18. I have a man-crush on 2008 Rookie of the Year Evan Longoria.

19. I’ve been to two games at Tropicana Field, one when the team was known as the Devil Rays and one after the name change. I was initially totally opposed to the name change, but it’s amazing what a name change, color scheme change, and a winning season will do for a team and their venue. The Trop is still one of the worst stadiums I’ve ever been to, but it was a lot more fun to go this past year.

20. I boo Darek Jeter when he comes up to bat for absolutely no reason. In retrospect, I should have been booing A-Rod this whole time.

21. There’s something about eating a hot dog in a ballpark that makes it taste infinitely better.

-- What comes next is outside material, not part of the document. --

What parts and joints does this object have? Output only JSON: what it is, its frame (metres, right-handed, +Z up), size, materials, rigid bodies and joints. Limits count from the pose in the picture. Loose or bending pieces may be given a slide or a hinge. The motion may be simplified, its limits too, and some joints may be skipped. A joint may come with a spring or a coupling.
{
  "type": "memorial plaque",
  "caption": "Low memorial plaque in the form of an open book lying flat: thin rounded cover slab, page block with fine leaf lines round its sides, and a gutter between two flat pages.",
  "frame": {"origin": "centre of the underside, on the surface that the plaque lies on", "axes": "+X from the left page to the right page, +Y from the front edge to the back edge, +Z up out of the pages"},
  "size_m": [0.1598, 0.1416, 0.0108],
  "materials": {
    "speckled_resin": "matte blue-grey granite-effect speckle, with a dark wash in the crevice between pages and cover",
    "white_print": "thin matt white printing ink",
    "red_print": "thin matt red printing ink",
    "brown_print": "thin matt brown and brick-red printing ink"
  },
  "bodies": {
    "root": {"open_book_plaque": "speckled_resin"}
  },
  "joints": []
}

22. I always semi-rooted for the Devil Rays, but I definitely jumped on the Rays bandwagon this year and I fully intend to continue to root for them as my AL team. My NL team is, of course, the Marlins. I will actively root against the Yankees, Red Sox, Phillies, Braves, and Indians. In the All-Star game, a non-Braves/Phillies game, or any Interleague game, I will root for the National League team. I don’t mind rooting for the Cubs unless they are in the postseason. I think it’s funny that they haven’t won a World Series in 100 years and I want the streak to continue.

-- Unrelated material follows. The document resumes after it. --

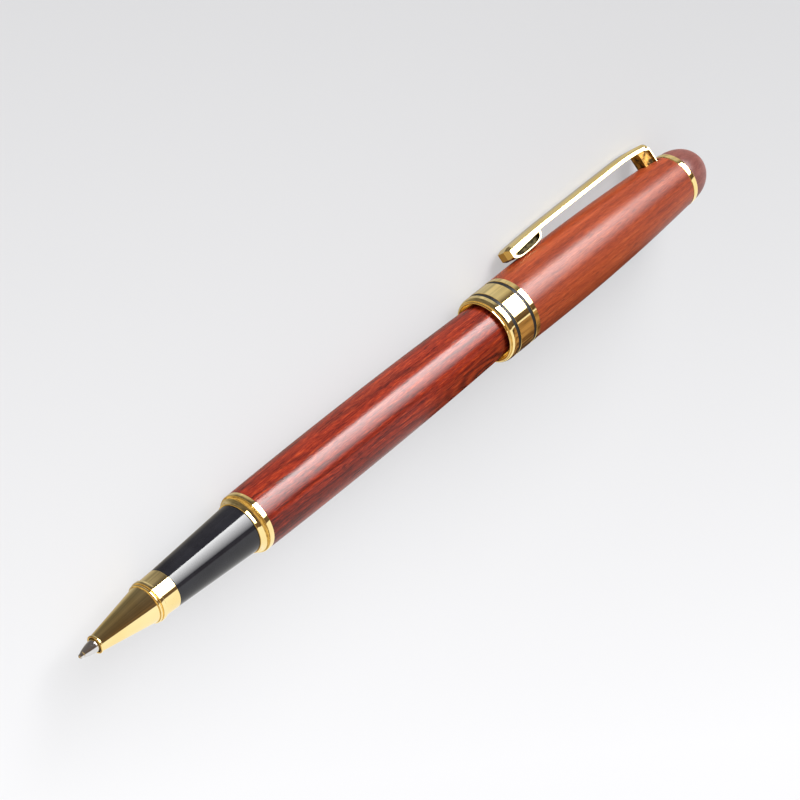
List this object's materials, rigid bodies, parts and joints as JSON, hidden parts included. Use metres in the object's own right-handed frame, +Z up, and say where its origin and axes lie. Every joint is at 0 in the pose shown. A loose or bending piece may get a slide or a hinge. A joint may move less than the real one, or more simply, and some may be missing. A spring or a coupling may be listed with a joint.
{
  "type": "rollerball pen",
  "caption": "Rollerball pen with turned rosewood barrel and posted cap, gold trim, black grip, spring clip and screw-in refill section.",
  "frame": {"origin": "centre of the footprint, on the ground the pen lies on", "axes": "+X along the pen towards the writing ball, +Z up; the clip points towards -Y and down, so that it and the cap rest on the ground"},
  "size_m": [0.1734, 0.0166, 0.0138],
  "materials": {
    "gold_plate": "polished",
    "raw_brass": "satin",
    "steel": "polished",
    "barrel_wood": "glossy lacquer",
    "cap_wood": "glossy lacquer",
    "dome_wood": "satin",
    "black_lacquer": "gloss",
    "white_plastic": "matte",
    "ink": "wet",
    "follower": "clear grease"
  },
  "bodies": {
    "barrel": {"barrel_sleeve": "barrel_wood", "barrel_tube": "raw_brass", "barrel_ring": "gold_plate", "barrel_end_cap": "gold_plate", "refill_spring": "steel"},
    "refill": {"refill_tube": "steel", "refill_point": "steel", "refill_adapter": "white_plastic", "refill_end_plug": "white_plastic", "ink_column": "ink", "ink_follower": "follower"},
    "section": {"section_collar": "gold_plate", "grip_section": "black_lacquer", "threaded_coupling": "raw_brass", "nose_cone": "gold_plate"},
    "writing_ball": {"ball": "steel"},
    "cap": {"cap_sleeve": "cap_wood", "cap_liner_tube": "raw_brass", "inner_cap": "white_plastic", "centre_band": "gold_plate", "band_line_front": "black_lacquer", "band_line_rear": "black_lacquer", "clip_anchor": "raw_brass", "finial_screw": "raw_brass", "finial_ring": "gold_plate", "finial_dome": "dome_wood"},
    "clip": {"clip": "gold_plate"}
  },
  "joints": [
    {"name": "section_travel", "type": "slide", "parent": "barrel", "child": "refill", "axis": [1, 0, 0], "range_m": [0, 0.005], "deforming": ["refill_spring"]},
    {"name": "section_turn", "type": "hinge", "parent": "refill", "child": "section", "pos_m": [0.0567, 0.00136, 0.0069], "axis": [1, 0, 0], "range_deg": [0, 1800]},
    {"name": "ball_roll", "type": "hinge", "parent": "refill", "child": "writing_ball", "pos_m": [0.08635, 0.00136, 0.0069], "axis": [0, 1, 0], "continuous": true},
    {"name": "cap_pull", "type": "slide", "parent": "barrel", "child": "cap", "axis": [-1, 0, 0], "range_m": [0, 0.04]},
    {"name": "clip_flex", "type": "hinge", "parent": "cap", "child": "clip", "pos_m": [-0.07585, -0.00153, 0.00511], "axis": [0, 0.5264, -0.8502], "range_deg": [0, 3], "stiffness_Nm_per_rad": 1.5}
  ],
  "couplings": [
    {"joint": "section_turn", "follows": "section_travel", "rad_per_m": 6283.2}
  ]
}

23. My favorite ballplayers through the years: Benito Santiago, Chuck Carr, Cris Carpenter, Brian Harvey, Josh Beckett, Dontrelle Willis, Hanley Ramirez, Kosuke Fukudome, Mike Lowell, and Evan Longoria

24. I have never caught a foul ball, ground rule double, or home run in the stands. It’s a selfish thing to do as a grown man, but I’m not sure I’d be able to give any ball I caught in the future to a kid at a game. Wouldn’t it be enough to give the second or third away?

25. Once they are old enough to enjoy it, I plan to take my recently adopted little brothers and sister to a ball game in the hopes that it will inspire the same love for the game that I have in them.